Ans: The’ cardboard’ displays the scene with three women on the sea beach to the poet.
b. Why did the two girl cousins hold one of the poet’s mother’s hands?
Ans: As the poet’s mother was the big girl,’ that is, the eldest of the three girls so the brothers of the two girls hold one of her hands.
c. How old was the oldest girl among the three cousins?
Ans: Among the three cousins, the oldest girl was some twelve years old.
d. How did the girls go to the sea beach?
Ans: The girls went to the sea beach ‘paddling’. It means walked barefooted in the shallow water.
STANZA – 2
Now she’s been dead nearly as many years As that girl lived. And of this circumstance There is nothing to say at all. Its silence silences.
a. How long has the poet’s mother been dead?

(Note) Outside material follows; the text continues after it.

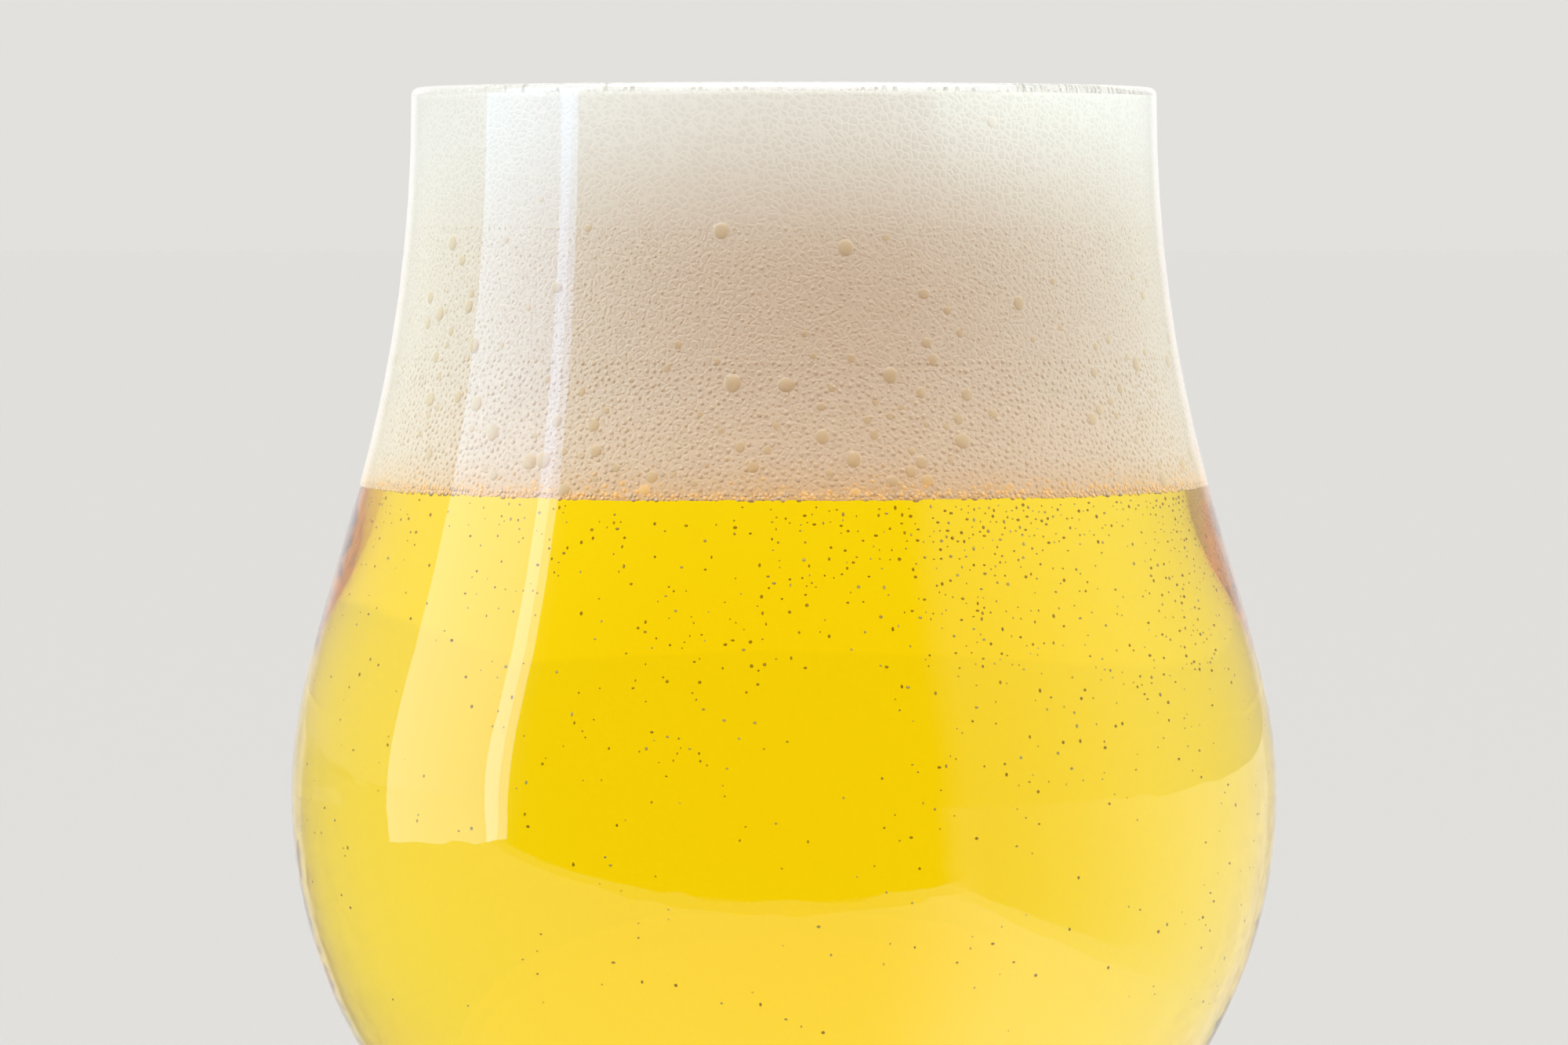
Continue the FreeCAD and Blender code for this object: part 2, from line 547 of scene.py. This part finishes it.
def band(profile, crowd, segments=256):
    """A ring of open surface from a (radius, height) profile, with how crowded each place is."""
    angles = np.arange(segments) * (2 * math.pi / segments)
    points = [(r * math.cos(a), r * math.sin(a), z) for r, z in profile for a in angles]
    faces = []
    for ring in range(len(profile) - 1):
        for s in range(segments):
            n = (s + 1) % segments
            a = ring * segments
            faces.append((a + s, a + segments + s, a + segments + n, a + n))
    mesh = bpy.data.meshes.new("band")
    mesh.from_pydata(points, [], faces)
    layer = mesh.attributes.new("crowd", "FLOAT", "POINT")
    layer.data.foreach_set("value", [crowd(Vector(p)) for p in points])
    surface = bpy.data.objects.new("band", mesh)
    bpy.context.scene.collection.objects.link(surface)
    return surface


def side_band(low, high, crowd, inset=0.0, rows=60):
    """A ring of the foam's or the beer's side between two heights."""
    return band([(inner_radius(z) - inset, z) for z in np.linspace(high, low, rows)], crowd)


# %% [markdown]
# Against the glass the froth is packed beads, each a little darker in the middle, where the wall
# shows into the bubble, with a light rim where its film meets its neighbours'. They are only a
# dozen faces each, because there are thousands of them.

# %% Fine beads of foam
LINE_PAINTED_GLOW = (0.22, 0.11, 0.01)  # painted glow of the beads on the beer line: emission for the light from the beer that fills them


def bubble_material(name, centre, contrast, disc, roughness=0.45):
    """Froth's tint at each height, partly painted light, darker within the disc and a little lighter at
    the rim, with a painted glow at the beer line.
    """
    g = material(name)
    rim = g.add("ShaderNodeAttribute", {"attribute_name": "rim"}).out("Fac")
    tone = g.add("ShaderNodeAttribute", {"attribute_name": "tone"}).out("Fac")
    tint = g.add("ShaderNodeValToRGB", {"stops": FOAM_TINT_AND_PAINTED_LIGHT}, tone)
    fade = 1 - tone.smooth(0.55, 0.95) * 0.85
    dark = g.mix(contrast * fade, tint, rgb(*centre))
    light = g.mix(0.3, tint, rgb(1.0, 0.98, 0.94))
    colour = g.mix(rim.smooth(*disc), dark, light)
    # Painted glow near the bottom of the foam, for light from the beer.
    glow = g.mix(tone.smooth(0.03, -0.01), rgb(0, 0, 0), rgb(*LINE_PAINTED_GLOW))
    surface = g.add(
        "ShaderNodeBsdfPrincipled",
        None,
        Base_Color=colour,
        Roughness=roughness,
        Emission_Color=glow,
        Emission_Strength=1.0,
    )
    return finish_material(g, surface)


def everywhere(point):
    """As crowded as the least spacing allows."""
    return 1.0


bead_finish = bubble_material("foam_beads", (0.66, 0.49, 0.26), 0.28, (0.50, 0.90), 0.28)
levels = np.linspace(BEER_HEIGHT, FOAM_EDGE_HEIGHT, 4)
froth = []
for part, spacing, radius, depth in (
    (0, 0.60, 0.42, 0.42),
    (1, 0.56, 0.39, 0.36),
    (2, 0.50, 0.34, 0.22),
):
    froth.append(
        scatter(
            f"foam_beads_{part + 1}",
            side_band(levels[part], levels[part + 1], everywhere, inset=-0.17 * MM),
            bead_finish,
            Spacing=spacing * MM,
            Density=1.5e7,
            Smallest=radius * 0.85 * MM,
            Largest=radius * 1.15 * MM,
            Rarity=1.8,
            Depth=depth,
            Sides=6,
            Rings=2,
            Unevenness=0.08,
            Seed=11 + part,
        )
    )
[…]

Ans: The poet’s mother has been dead for about twelve years.
b. What is the meaning of the word ‘circumstance’ in the poem?
Ans: The word ‘circumstance’ in the poem means the death of the poet’s mother.
c. Why is there nothing to say at all?
Ans: The poet has lost her mother and her beautiful smile forever. Therefore there is nothing to say at all.
d. What silences the silence?
Ans: The silence of the death silences the silence.
Q. Write answers of the following questions in about 40 words each: (2 marks each)
a. Describe the three girls as they pose for the photograph?
Ans: The three girls came to the sea beach to be photographed by their uncle. The older cousins held the elder cousin’s hands. They smiled through their hair as they stood still for a photograph.
b. Why would the poet’s mother laugh at the snapshot?
Ans: The poet’s mother would laugh at the snapshot because she found it so hilarious that they had dressed up heavily for the beach. It revived her memories of bygone happy days on the sea beach and the amusing way in which they were dressed for the beach.
c. What are the losses of the poet’s mother and the poet?
Ans: The poet’s mother’s loss is of her old happy days on the sea beach while the loss of the poet is the beautiful smile of her mother as she is now dead.
d. The entire poem runs through the lament of loss of something near and dear. Which feeling is presented prominently here?
Ans: The nostalgic feeling is presented prominently in the poem.